Three versions of "Dead Man's Curve" were released:
- Version #1: Original version from the 1963 Drag City album
- Version #2: Single "hit" version with added horns, strings, additional backing vocals, and sounds of a car skidding and crashing; from the 1964 Dead Man's Curve/The New Girl In School LP
- Version #3: An earlier rejected studio mix from the 1966 Filet of Soul album.

Live versions appear on the 1965 Command Performance and 1971 Anthology albums

There are a few minor lyrical differences between versions #1 and 3 and version #2 listed above:
- Versions #1 & 3 – "my frenched tail lights", "the strip was deserted", and "pulled her out and there I was"
- Version #2 – "my six tail lights", "the street was deserted", and "pulled her out and there we were"

There are two basic versions:

Version one: Lead and backing vocals: Jan Berry
Background vocals: Jan Berry, Brian Wilson, Gary Usher. Released: on Drag City LP, Liberty LST 7339, Jan and Dean
Jan. 6, 1964 Side one, cut five – 3:01

Also on Filet of Soul LP, Liberty LST 7441, Jan and Dean, April 25, 1966, Side two, cut three – 3:01

Version two: Jan Berry, Roger Christian, Artie Kornfeld, Brian Wilson
Jan Berry: Lead and backing vocals. Dean Torrence: Backing vocals
Released February 17, 1964 Liberty 55672 45 RPM (B-side: "New Girl in School") – 2:28 (2:21 listing on actual disk—Wiki says 2:27)
Released May 4, 1964 "Dead Man's Curve"/"The New Girl in School" LP Liberty LST 7361, Jan and Dean Side one, cut one – 2:28
Also re-released on several compilations (the 1984 Rhino LP Teenage Tragedies lists the song as a "re-recorded version"), anthologies, and 45 RPM records (some timed 2:39)

At least one version of the song features The Honeys on backing vocals.

==Cover versions==
The song was covered by The Carpenters as part of their oldies sequence on their album Now & Then.

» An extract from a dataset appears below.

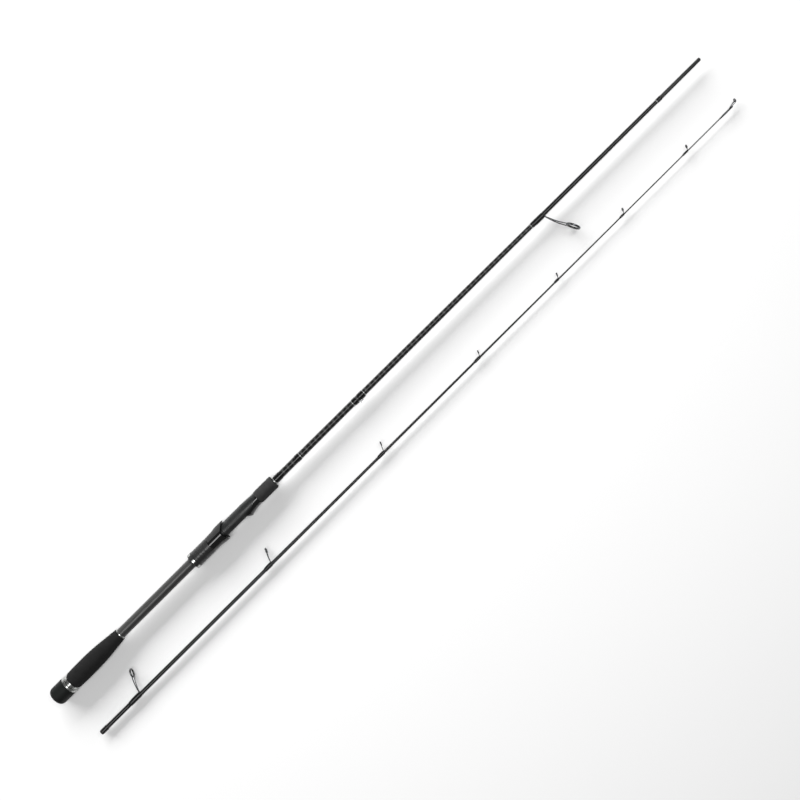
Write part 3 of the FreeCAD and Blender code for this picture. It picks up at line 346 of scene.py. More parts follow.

The B-side "The New Girl In School" was covered by Alex Chilton on his 1995 album, A Man Called Destruction.

The song was covered by the Belljars, whose version plays over the closing credits of the 1998 film, The Curve AKA Dead Man's Curve.

This song has also been covered by Cleveland proto-punk band electric eels, Blink-182, and Canadian musician Nash the Slash.